Document Type

Article

Publication Date

1992

Abstract

People have gotten quite a few things about mothers and motherhood wrong over the last 700 or so years. Educators, historians, jurists, philosophers, physicians, social workers, and theologians have been telling us what mothers are like: what they need, how they feel, what pleases them, how and how well they think. Mothers didn't love their children in the fifteenth century and loved them too much in the 1950s. Black mothers felt no pain in childbirth, and white mothers felt no pleasure in intercourse. The obligations of motherhood, physical and social, have been used to explain why women should not work, vote, compete in sports, take public transportation or think too hard.

This essay is not an attempt to set the record straight.

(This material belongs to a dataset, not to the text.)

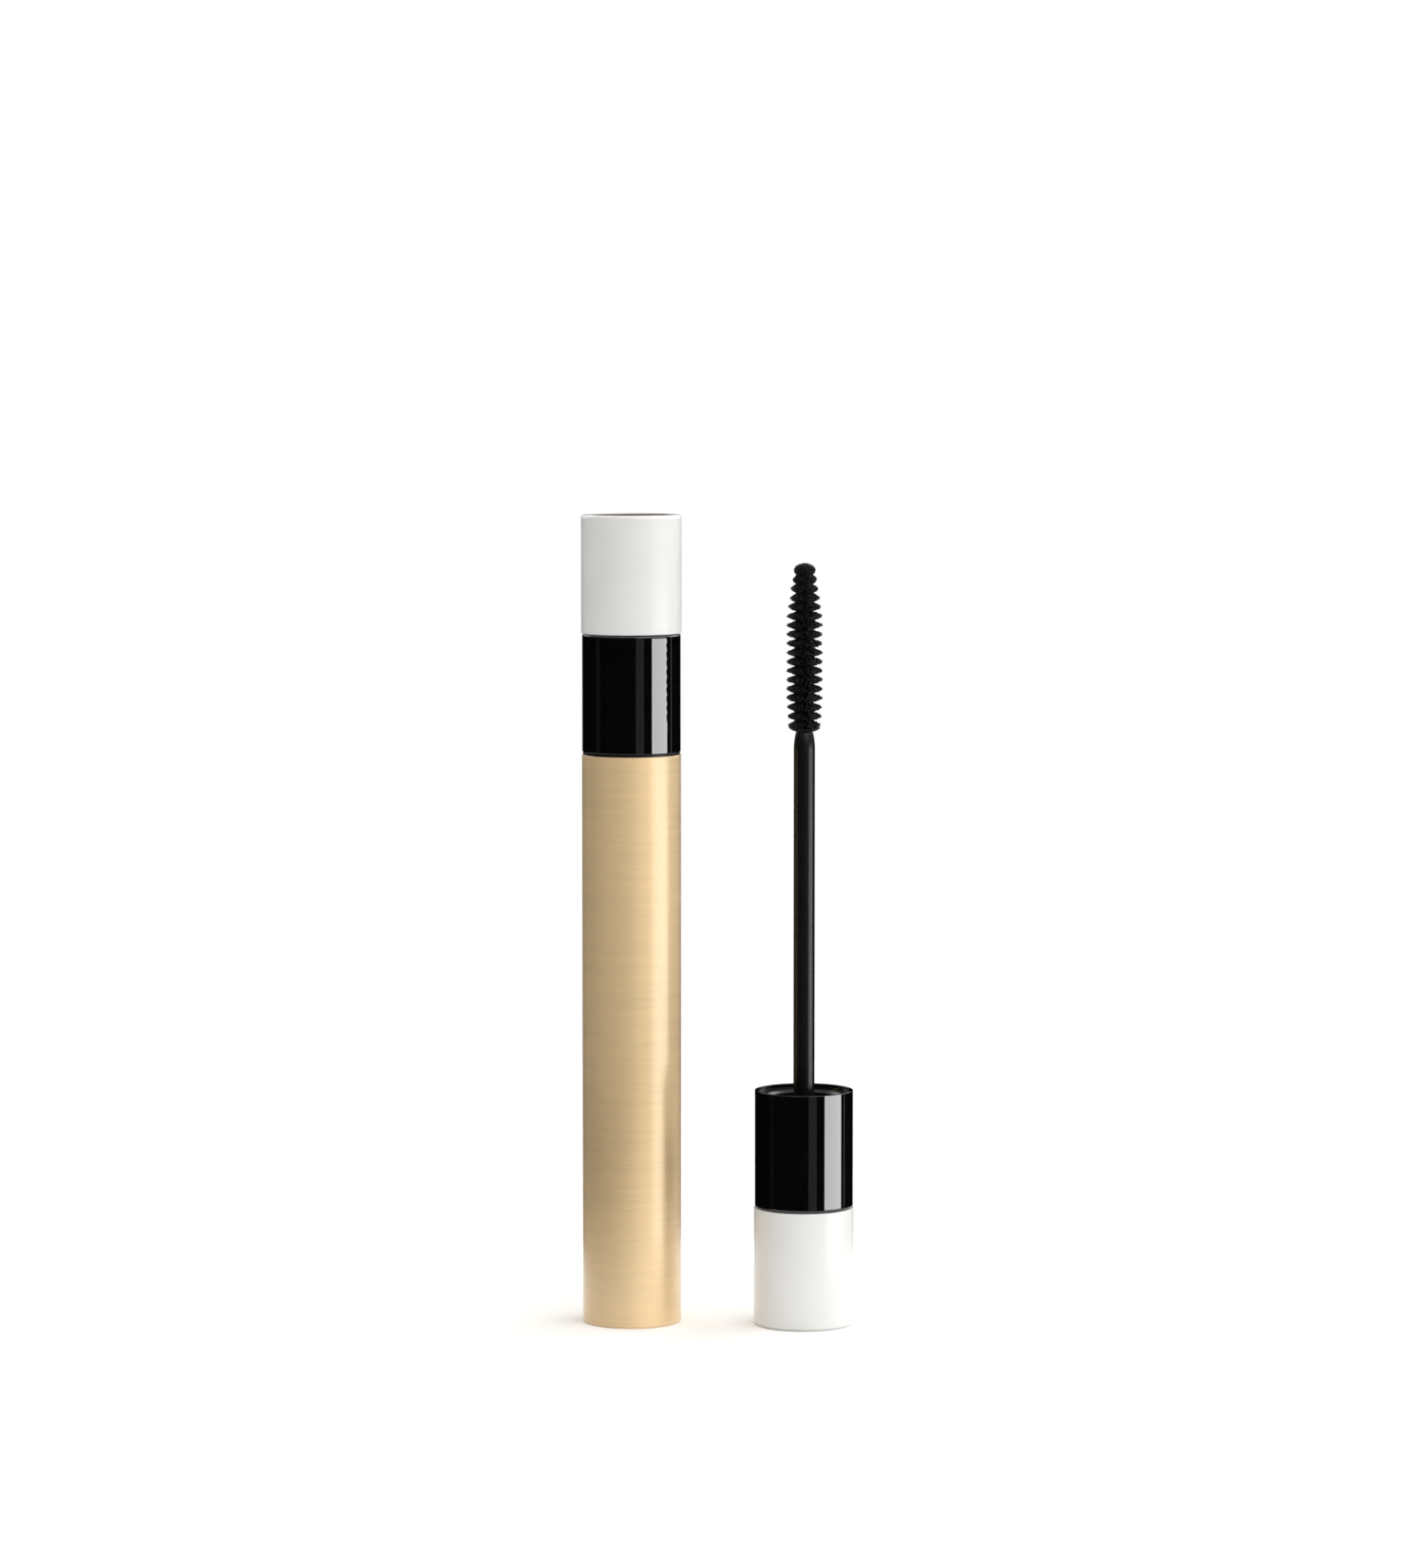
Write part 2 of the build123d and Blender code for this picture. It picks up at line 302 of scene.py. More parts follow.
def foam():
    """Fine closed-cell foam."""
    finish = Finish("foam", Roughness=0.85)
    graph = finish.graph
    values = {"Vector": finish.where, "Scale": FOAM_CELLS}
    cells = graph.node("ShaderNodeTexVoronoi", None, values)["Distance"]
    finish.set("Base Color", graph.blend(FOAM_DARK, FOAM_LIGHT, cells.ramp(0.1, 0.6)))
    finish.bump(cells, 0.03 * MM)
    return finish.material


def turned_steel():
    """The slug's turned steel."""
    finish = Finish("turned_steel", Metallic=1.0)
    graph = finish.graph
    cuts = graph.noise(graph.stretch(finish.where, TURNED_CUTS), 1.0, 2.0)
    finish.set("Base Color", graph.blend(STEEL_DARK, STEEL_LIGHT, cuts))
    finish.set("Roughness", 0.25 + 0.15 * cuts)
    finish.bump(cuts, 0.006 * MM)
    return finish.material


def stained_wire():
    """Drawn steel wire, dark where the formula has dried on it."""
    finish = Finish("stained_wire")
    graph = finish.graph
    dried = graph.noise(finish.where, 1200.0, 3.0).ramp(0.35, 0.55)
    finish.set("Base Color", graph.blend(WIRE_STEEL, DRIED_FORMULA, dried))
    finish.set("Metallic", 1.0 - dried)
    finish.set("Roughness", 0.3 + 0.2 * dried)
    return finish.material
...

That massive task is being undertaken by others whose dissatisfactions with established medical, historical, and social facts have led them to uncover a different record with a truer ring. It now appears that, in general, women did feel affection for their children and mourned their deaths, that childbirth was painful, and that women's brains are not directly connected to their reproductive organs. This reevaluation of knowledge is the product of a deliberate, hard-won and on-going reformation of inquiry, in part the result of women themselves doing, consuming, and guiding research. Women in academic and public life have begun to come into power in Carolyn Heilbrun's sense of the word: "the ability to take one's place in whatever discourse is essential to action and the right to have one's part matter." The "well-known facts" that everyone knows have now been thrown into question, and the questions themselves are now the focus of examination. Why were certain issues raised and others not; why were particular avenues of inquiry pursued and others derided? Like revisionists in other fields, feminist scholars have had to rethink the basic terms of inquiry, as well as reconsider what was made of the answers that had been given. There is now keener attention to the questions asked, the sources considered, and the analyses used.